When building the pipeline we are passing the flow configuration files
as PIPELINE
argument to one_click_chatqa
Example one_click command:
./one_click_chatqna.sh -g <your HF token> -d gaudi_torch_guard
Where gaudi_torch_guard
points to chatqa_gaudi_torch.yaml
The PODs settings are primarily managed by appropriate .env
files for each microservice. The model name can be set in the Helm values.yaml
file and will be propagated further.
Based on this configuration K8s knows which POD should be deployed.
We want to modify our pipeline and change the LLM MODEL_ID
from mistralai/Mixtral-8x22B-Instruct-v0.1
to meta-llama/Meta-Llama-3-70B
. All we need to do is to update the Helm values file:
llm_model_gaudi: &hpu_model "mistralai/Mixtral-8x7B-Instruct-v0.1"
...
vllm_gaudi:
envfile: "src/comps/llms/impl/model_server/vllm/docker/.env.hpu"
envs:
LLM_VLLM_MODEL_NAME: *hpu_model
Next, re-deploy the pipeline using quickstart passing the modified config file.
It's possible to update the resource requests and limits in the appropriate YAML file based on environment.

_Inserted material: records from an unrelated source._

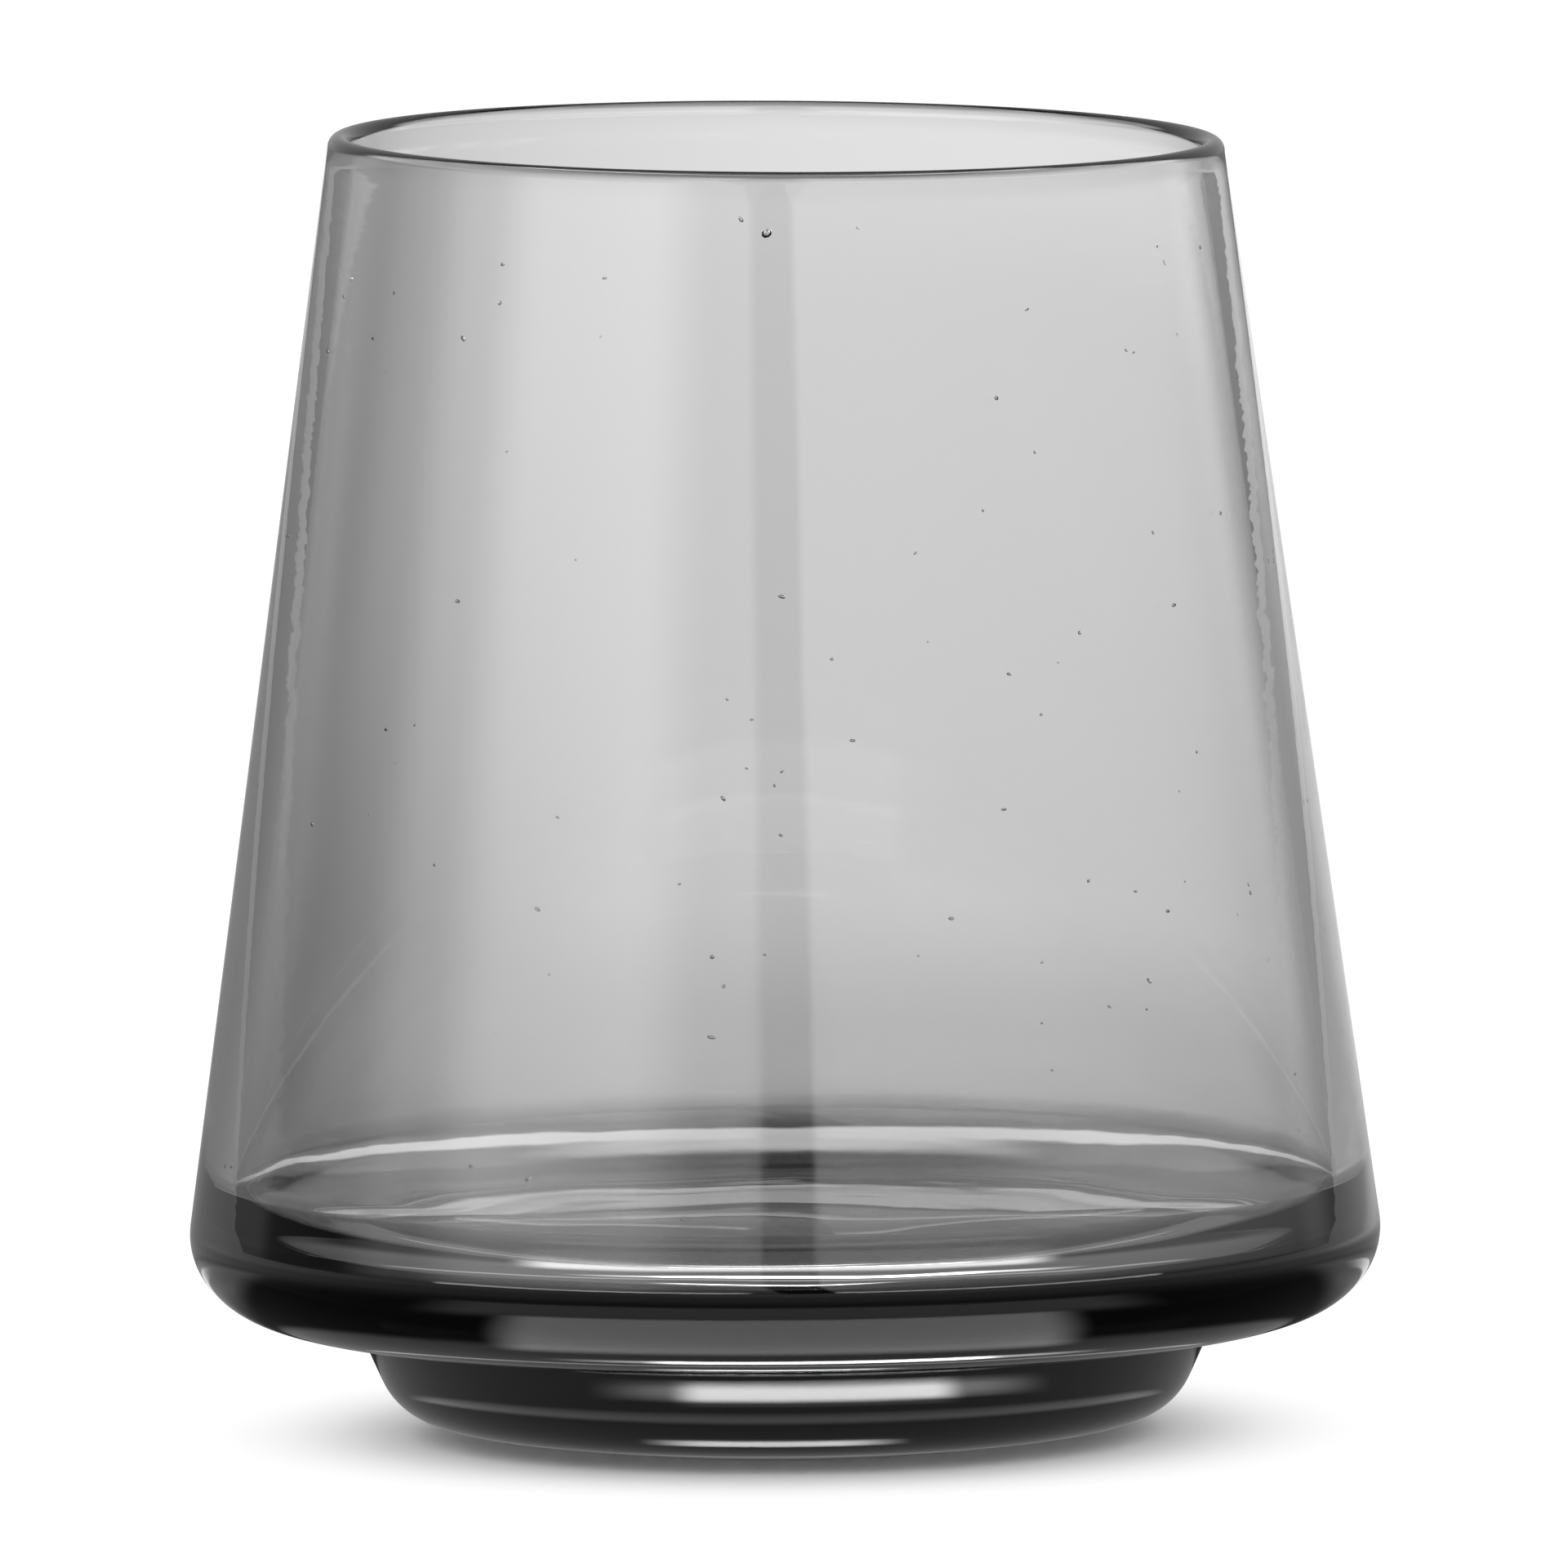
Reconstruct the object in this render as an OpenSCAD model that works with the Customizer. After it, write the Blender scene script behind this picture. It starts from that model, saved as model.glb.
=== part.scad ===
// Whiskey tumbler: a footed bowl of smoke-grey glass, narrowing to the rim.
// Two pieces of glass: the blown bowl, and the solid foot fused face to face under it.
// Origin: centre of the flat that the foot stands on. +Z up, millimetres.

/* [Bowl] */
// Height of the whole tumbler, foot to rim
glass_h = 98.2; // [80:0.1:120]
// Widest outside diameter, just above the heel
widest_d = 90; // [80:0.5:110]
// Lean of the side towards the rim, degrees from upright
side_lean = 7.8; // [2:0.1:11]
// How far in the rounded heel reaches from the widest point
heel_in = 7.7; // [5:0.1:10]
// How far down the rounded heel reaches from the widest point
heel_down = 6.6; // [5:0.1:9]
// Thickness of the fire-polished rim where its rounding starts
rim_t = 1.8; // [1:0.1:3]
// How far down the rounding of the rim reaches
rim_down = 1; // [0.5:0.1:2]
// Thickness of the wall just above the floor's corner
wall_t = 2.8; // [2:0.1:4.5]
// Thickness of the floor at its edge, outside the dome
floor_t = 5.9; // [3:0.1:8]
// Rise of the floor's low dome at its middle
floor_dome = 0.9; // [0:0.1:2]
// How far in the rounded corner of the floor reaches
corner_in = 5.5; // [2:0.1:8]
// How far up the rounded corner of the floor reaches
corner_up = 5; // [3:0.1:10]

/* [Foot] */
// Height of the foot
foot_h = 8.7; // [6:0.1:12]
// Diameter of the foot where it meets the bowl
foot_d = 65.2; // [50:0.2:72]
// Lean of the foot's side, degrees from upright
foot_lean = 24.4; // [5:0.1:35]
// Radius of the round edge between the foot's side and its underside
foot_edge_r = 5.3; // [1:0.1:5.5]
// Rise of the underside outside the flat, degrees
underside_rise = 8.8; // [2:0.1:12]
// Diameter of the flat that the tumbler stands on
flat_d = 38.4; // [20:0.2:40]

/* [Hidden] */
glass_colour = [0.42, 0.42, 0.43, 0.55];
arc_steps = 24;
dome_steps = 12;
turn_fn = 128;
widest_r = widest_d / 2;
widest_z = foot_h + heel_down;
floor_z = foot_h + floor_t;
rim_z = glass_h - rim_down;

// Points of an ellipse's arc, radii rx across and rz up, between two directions of its normal
function normal_turn(rx, rz, lean) = atan2(rz * sin(lean), rx * cos(lean));
function arc(cx, cz, rx, rz, from, to) = [
    for (i = [0 : arc_steps])
        let (a = from + (to - from) * i / arc_steps)
            [cx + rx * cos(a), cz + rz * sin(a)]
];

// The heel runs into the straight side where both have the same slope
heel_turn = normal_turn(heel_in, heel_down, side_lean);
heel = arc(widest_r - heel_in, widest_z, heel_in, heel_down, -90, heel_turn);
side_foot = heel[arc_steps];
function side_r(z) = side_foot[0] - (z - side_foot[1]) * tan(side_lean);
rim_turn = normal_turn(rim_t / 2, rim_down, side_lean);
rim = arc(side_r(rim_z) - rim_t / 2, rim_z, rim_t / 2, rim_down, rim_turn, 180 + rim_turn);

// The inside wall runs straight down from the rim to the corner, which is upright where it starts
corner_z = floor_z + corner_up;
corner_r = side_r(corner_z) - wall_t;
dome_r = corner_r - corner_in;
corner = arc(dome_r, corner_z, corner_in, corner_up, 0, -90);

// The floor's dome is half a wave: level at the corner and level again at the axis
dome = [
    for (i = [1 : dome_steps])
        let (share = i / dome_steps)
            [dome_r * (1 - share), floor_z + floor_dome * (1 - cos(180 * share)) / 2]
];

// The foot's underside, its round edge and its side: the edge's centre is
// foot_edge_r away from both slopes
foot_r = foot_d / 2;
flat_r = flat_d / 2;
side_normal = [cos(foot_lean), -sin(foot_lean)];
under_normal = [sin(underside_rise), -cos(underside_rise)];
side_reach = side_normal * [foot_r, foot_h] - foot_edge_r;
under_reach = under_normal * [flat_r, 0] - foot_edge_r;
spread = side_normal[0] * under_normal[1] - side_normal[1] * under_normal[0];
edge_mid = [
    (side_reach * under_normal[1] - under_reach * side_normal[1]) / spread,
    (side_normal[0] * under_reach - under_normal[0] * side_reach) / spread
];
foot_edge = arc(edge_mid[0], edge_mid[1], foot_edge_r, foot_edge_r, underside_rise - 90, -foot_lean);

module bowl() {
    color(glass_colour)
        rotate_extrude($fn = turn_fn)
            polygon(concat([[0, foot_h]], heel, rim, corner, dome));
}

module foot() {
    color(glass_colour)
        rotate_extrude($fn = turn_fn)
            polygon(concat([[0, 0], [flat_r, 0]], foot_edge, [[foot_r, foot_h], [0, foot_h]]));
}

bowl();
foot();
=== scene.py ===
import math
import random

import bmesh
import bpy
from mathutils import Matrix, Vector, noise


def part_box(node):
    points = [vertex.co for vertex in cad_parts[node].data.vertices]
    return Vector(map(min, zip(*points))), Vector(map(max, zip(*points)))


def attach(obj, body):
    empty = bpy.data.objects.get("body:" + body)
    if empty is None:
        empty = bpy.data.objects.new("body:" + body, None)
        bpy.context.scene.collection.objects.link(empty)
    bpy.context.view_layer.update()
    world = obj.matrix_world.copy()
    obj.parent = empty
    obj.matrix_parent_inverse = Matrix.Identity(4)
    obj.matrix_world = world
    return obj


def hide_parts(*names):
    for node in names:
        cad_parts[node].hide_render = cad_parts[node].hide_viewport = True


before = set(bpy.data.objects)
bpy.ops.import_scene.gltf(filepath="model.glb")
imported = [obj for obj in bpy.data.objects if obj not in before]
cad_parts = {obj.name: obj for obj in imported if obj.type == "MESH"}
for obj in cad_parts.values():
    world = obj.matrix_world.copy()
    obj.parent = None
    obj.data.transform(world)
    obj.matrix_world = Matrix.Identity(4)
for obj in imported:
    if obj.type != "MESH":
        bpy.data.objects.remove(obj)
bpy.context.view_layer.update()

MM = 0.001

# Sizes that the frame gives, in metres
BOWL_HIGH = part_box("bowl")[1]
FOOT_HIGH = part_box("foot")[1]
HEIGHT = BOWL_HIGH[2]
WIDEST_R = BOWL_HIGH[0]
JOINT_Z = FOOT_HIGH[2]
FOOT_R = FOOT_HIGH[0]

# Sizes inside that box, as in the CAD model
SIDE_LEAN = math.radians(7.8)
HEEL_IN = 7.7 * MM
HEEL_DOWN = 6.6 * MM
RIM_T = 1.8 * MM
RIM_DOWN = 1.0 * MM
WALL_T = 2.8 * MM
FLOOR_T = 5.9 * MM
FLOOR_DOME = 0.9 * MM
CORNER_IN = 5.5 * MM
CORNER_UP = 5.0 * MM
FOOT_LEAN = math.radians(24.4)
FOOT_EDGE_R = 5.3 * MM
UNDERSIDE_RISE = math.radians(8.8)
FLAT_R = 19.2 * MM

# Bowl and foot are fused: this gap only keeps the two meshes apart, and light crosses it unbent
FUSED_GAP = 0.01 * MM
FLOOR_Z = -0.02 * MM
TABLE_Z = -0.04 * MM

# Steps of the mesh, fine enough for curves to look smooth in glass
TURN_STEPS = 288
ARC_STEPS = 40
RIM_STEPS = 12
DOME_STEPS = 20
OUTSIDE_STEPS = 50
INSIDE_STEPS = 70
JOINT_STEPS = 10
LEDGE_STEPS = 3
FLAT_STEPS = 8
FOOT_EDGE_STEPS = 30
FOOT_SIDE_STEPS = 5

# Marks of hand work
RIM_SLANT = math.radians(-0.71)
SLANT_FROM_Z = 30 * MM
RIPPLE = 0.07 * MM
RIPPLE_ROUND = 11 * MM
RIPPLE_DOWN = 1.9 * MM
RIPPLE_TOP = 14 * MM
SEEDS = 110
SEED_TOP = 91.4 * MM
SEED_R = (0.06 * MM, 0.16 * MM)
SEED_DEPTH = (0.25, 0.75)
SEED_STRETCH = (1, 2.4)
SEED_TILT = (-0.9, 0.9)
SEED_ROUNDS = 8
SEED_DRAW = 7
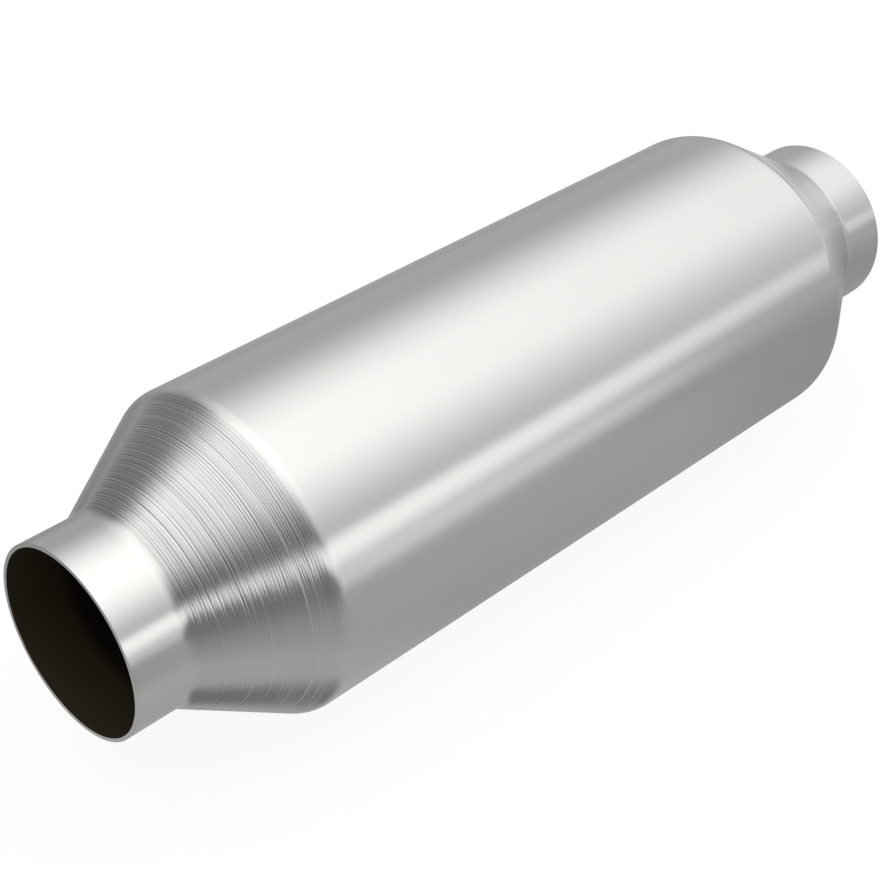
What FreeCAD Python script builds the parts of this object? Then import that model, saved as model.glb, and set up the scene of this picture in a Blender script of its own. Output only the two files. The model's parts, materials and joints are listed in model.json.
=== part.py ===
import FreeCAD, Part
import math
import os

# Catalytic converter for an exhaust line. One steel tube is spun down at both ends to a cone and a
# neck, and it holds two ceramic honeycomb bricks, each wrapped in a mat with a mesh ring at either
# edge of the mat. Millimetres, flow along +X, +Z up, the origin on the axis halfway along.

# Shell, with its lengths taken between the corners of the outside
wall = 1.2
neck_bore_r = 28.6
neck_length = 18.5
cone_length = 35.4
body_length = 223.5
body_r = 51.0
neck_bend_r = 7.0
shoulder_r = 7.2
rim_round_r = 0.3

# Bricks, each set back from the shoulder beside it and apart from the other
brick_inset = 9.25
brick_gap = 15.0
brick_skin = 1.0
cell_pitch = 4.5
cell_wall = 0.6

# Mats in the space between brick and shell, with a mesh ring against each of their ends
mat_thickness = 3.3
mat_joint_gap = 0.4
mat_tongue_length = 20.0
ring_width = 8.0
ring_inset = 2.0
ring_edge_r = 1.0

# Worked out from the values above
neck_r = neck_bore_r + wall
body_bore_r = body_r - wall
half_body = body_length / 2
half_cones = half_body + cone_length
half_length = half_cones + neck_length
cone_angle = math.atan2(body_r - neck_r, cone_length)
bore_corner_shift = wall * math.tan(cone_angle / 2)
rim_rounding = min(rim_round_r, wall / 3)
brick_r = body_bore_r - mat_thickness
brick_length = half_body - brick_inset - brick_gap / 2
brick_centre = (brick_gap + brick_length) / 2
mat_length = brick_length - 2 * (ring_inset + ring_width)
ring_rounding = min(ring_edge_r, mat_thickness / 3, ring_width / 3)
axis_point = FreeCAD.Vector(0, 0, 0)
flow = FreeCAD.Vector(1, 0, 0)


# A closed outline in the XZ plane through (x, radius, rounding) corners, each with its tangent arc
def rounded_outline(corners):
    points = [FreeCAD.Vector(x, 0, r) for x, r, rounding in corners]
    arcs = []
    for index, corner in enumerate(points):
        rounding = corners[index][2]
        before = (points[index - 1] - corner).normalize()
        after = (points[(index + 1) % len(points)] - corner).normalize()
        inward = (before + after).normalize()
        half_angle = before.getAngle(after) / 2
        reach = rounding / math.tan(half_angle)
        depth = rounding / math.sin(half_angle) - rounding
        arcs.append((corner + before * reach, corner + inward * depth, corner + after * reach))
    edges = []
    for index, (start, middle, end) in enumerate(arcs):
        next_start = arcs[(index + 1) % len(arcs)][0]
        edges.append(Part.Arc(start, middle, end).toShape())
        edges.append(Part.LineSegment(end, next_start).toShape())
    return Part.Wire(edges)


# A turned piece: an outline swept once round the flow axis
def turned(corners):
    return Part.Face(rounded_outline(corners)).revolve(axis_point, flow, 360)


# A plain sleeve, or a sector of one, between two places on the axis and two radii
def sleeve(start, end, inner_r, outer_r, angle=360):
    base = FreeCAD.Vector(start, 0, 0)
    outside = Part.makeCylinder(outer_r, end - start, base, flow, angle)
    inside = Part.makeCylinder(inner_r, end - start, base, flow, angle)
    return outside.cut(inside)


# Shell: the outside from the inlet mouth to the outlet mouth, then the inside back again
def make_shell():
    bore_half_body = half_body - bore_corner_shift
    bore_half_cones = half_cones - bore_corner_shift
    return turned([
        (-half_length, neck_r, rim_rounding),
        (-half_cones, neck_r, neck_bend_r),
        (-half_body, body_r, shoulder_r),
        (half_body, body_r, shoulder_r),
        (half_cones, neck_r, neck_bend_r),
        (half_length, neck_r, rim_rounding),
        (half_length, neck_bore_r, rim_rounding),
        (bore_half_cones, neck_bore_r, neck_bend_r + wall),
        (bore_half_body, body_bore_r, shoulder_r - wall),
        (-bore_half_body, body_bore_r, shoulder_r - wall),
        (-bore_half_cones, neck_bore_r, neck_bend_r + wall),
        (-half_length, neck_bore_r, rim_rounding),
    ])


# Square cell openings of a brick's face, every one that fits whole inside the skin
def cell_wires(face_x):
    half_cell = (cell_pitch - cell_wall) / 2
    limit = brick_r - brick_skin
    count = math.ceil(limit / cell_pitch)
    wires = []
    for row in range(-count, count + 1):
        for column in range(-count, count + 1):
            y = column * cell_pitch
            z = row * cell_pitch
            if math.hypot(abs(y) + half_cell, abs(z) + half_cell) > limit:
                continue
            corners = [
                FreeCAD.Vector(face_x, y - half_cell, z - half_cell),
                FreeCAD.Vector(face_x, y + half_cell, z - half_cell),
                FreeCAD.Vector(face_x, y + half_cell, z + half_cell),
                FreeCAD.Vector(face_x, y - half_cell, z + half_cell),
            ]
            wires.append(Part.makePolygon(corners + corners[:1]))
    return wires


# Brick: one extruded round of ceramic with straight square cells right through
def make_brick(centre):
    start = centre - brick_length / 2
    rim = Part.Wire(Part.makeCircle(brick_r, FreeCAD.Vector(start, 0, 0), flow))
    face = Part.makeFace([rim] + cell_wires(start), "Part::FaceMakerBullseye")
    return face.extrude(flow * brick_length)


# Mat: a sleeve wrapped once round the brick, its two ends meeting at the top round a tongue
def make_mat(centre):
    start = centre - mat_length / 2
    tongue_start = start + mat_length / 3
    tongue_end = start + mat_length * 2 / 3
    tongue_angle = math.degrees(mat_tongue_length / brick_r)
    half_gap = mat_joint_gap / 2
    cuts = []
    for place, angle in [(start, 0), (tongue_start, tongue_angle), (tongue_end, 0)]:
        slot = Part.makeBox(mat_length / 3 + mat_joint_gap, mat_joint_gap, body_r)
        slot.translate(FreeCAD.Vector(place - half_gap, -half_gap, 0))
        slot.rotate(axis_point, flow, -angle)
        cuts.append(slot)
    for edge in [tongue_start, tongue_end]:
        slot = sleeve(edge - half_gap, edge + half_gap, brick_r - wall, body_r, tongue_angle)
        slot.rotate(axis_point, flow, -tongue_angle)
        cuts.append(slot)
    return sleeve(start, start + mat_length, brick_r, body_bore_r).cut(cuts)


# Edge ring: knitted wire pressed into the same space as the mat, against one of its ends
def make_ring(near, far):
    return turned([
        (near, brick_r, ring_rounding),
        (near, body_bore_r, ring_rounding),
        (far, body_bore_r, ring_rounding),
        (far, brick_r, ring_rounding),
    ])


def save(shape, node):
    shape.exportStep("parts/" + node + ".step")


os.makedirs("parts", exist_ok=True)
save(make_shell(), "shell")
for name, centre in [("front", -brick_centre), ("rear", brick_centre)]:
    mat_start = centre - mat_length / 2
    mat_end = centre + mat_length / 2
    save(make_brick(centre), name + "_brick")
    save(make_mat(centre), name + "_mat")
    save(make_ring(mat_start - ring_width, mat_start), name + "_mat_inlet_ring")
    save(make_ring(mat_end, mat_end + ring_width), name + "_mat_outlet_ring")
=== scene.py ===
import json
import math
import random

import bpy
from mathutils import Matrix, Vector
from mathutils.geometry import tessellate_polygon


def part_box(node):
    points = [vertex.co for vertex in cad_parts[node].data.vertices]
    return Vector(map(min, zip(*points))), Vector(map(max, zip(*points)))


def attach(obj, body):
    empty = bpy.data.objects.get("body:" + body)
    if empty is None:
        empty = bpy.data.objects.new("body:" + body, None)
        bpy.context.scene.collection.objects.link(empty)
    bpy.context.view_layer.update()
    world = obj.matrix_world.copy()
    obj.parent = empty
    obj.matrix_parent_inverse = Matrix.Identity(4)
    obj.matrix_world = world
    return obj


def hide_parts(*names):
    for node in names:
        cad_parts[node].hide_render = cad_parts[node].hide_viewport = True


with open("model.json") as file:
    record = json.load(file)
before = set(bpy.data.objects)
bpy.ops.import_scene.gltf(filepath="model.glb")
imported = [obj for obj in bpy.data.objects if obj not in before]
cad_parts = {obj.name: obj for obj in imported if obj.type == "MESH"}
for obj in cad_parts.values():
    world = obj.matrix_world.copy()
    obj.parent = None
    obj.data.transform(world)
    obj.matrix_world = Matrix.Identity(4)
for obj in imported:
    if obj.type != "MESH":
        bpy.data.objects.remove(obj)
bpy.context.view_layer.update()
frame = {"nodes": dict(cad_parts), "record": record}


# Bricks: two rounds of extruded ceramic, 400 square cells to the square inch running straight
# through, washcoated a dull grey-brown. Each goes into the steel tube pressed inside its mat, the
# inlet brick first in the flow.
cell_pitch = 0.00127
cell_opening = 0.00106
brick_skin = 0.0008
brick_sides = 160
unit_square = [(0, 0), (1, 0), (1, 1), (0, 1)]
coat_pale = (0.52, 0.45, 0.35, 1)
coat_dark = (0.33, 0.28, 0.21, 1)
coat_roughness = 0.92
cloud_scale = 90.0
cloud_detail = 4.0
stain_range = (0.36, 0.64)
grain_scale = 5200.0
grain_detail = 2.0
grain_depth = 0.00002


# The cells that fit whole inside the skin, all their corners, and the corners round their border
def cells_inside(radius):
    reach = int(radius / cell_pitch) + 1
    span = range(-reach, reach + 1)
    fits = radius - brick_skin
    cells = [(i, j) for i in span for j in span
             if math.hypot(abs(i) + 0.5, abs(j) + 0.5) * cell_pitch < fits]
    edges = {((i + a[0], j + a[1]), (i + b[0], j + b[1]))
             for i, j in cells for a, b in zip(unit_square, unit_square[1:] + unit_square[:1])}
    follows = {a: b for a, b in edges if (b, a) not in edges}
    border = [min(follows)]
    while follows[border[-1]] != border[0]:
        border.append(follows[border[-1]])
    return cells, {corner for edge in edges for corner in edge}, border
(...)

The resource configurations are defined in separate YAML files:
These files contain the resource requests and limits for each microservice.
services:
dataprep-usvc:
replicas: 1
resources:
requests:
cpu: 8
memory: 16Gi
limits:
cpu: 8
memory: 16Gi
...
tgi_gaudi:
replicas: 1
resources:
limits:
habana.ai/gaudi: 8
Note
From all the resources defined, only those mentioned in the specific config/samples
file that the user will run will be used for deployment. Users should take this into account when calculating the resources needed for deployment based on the specific configurations they choose to include.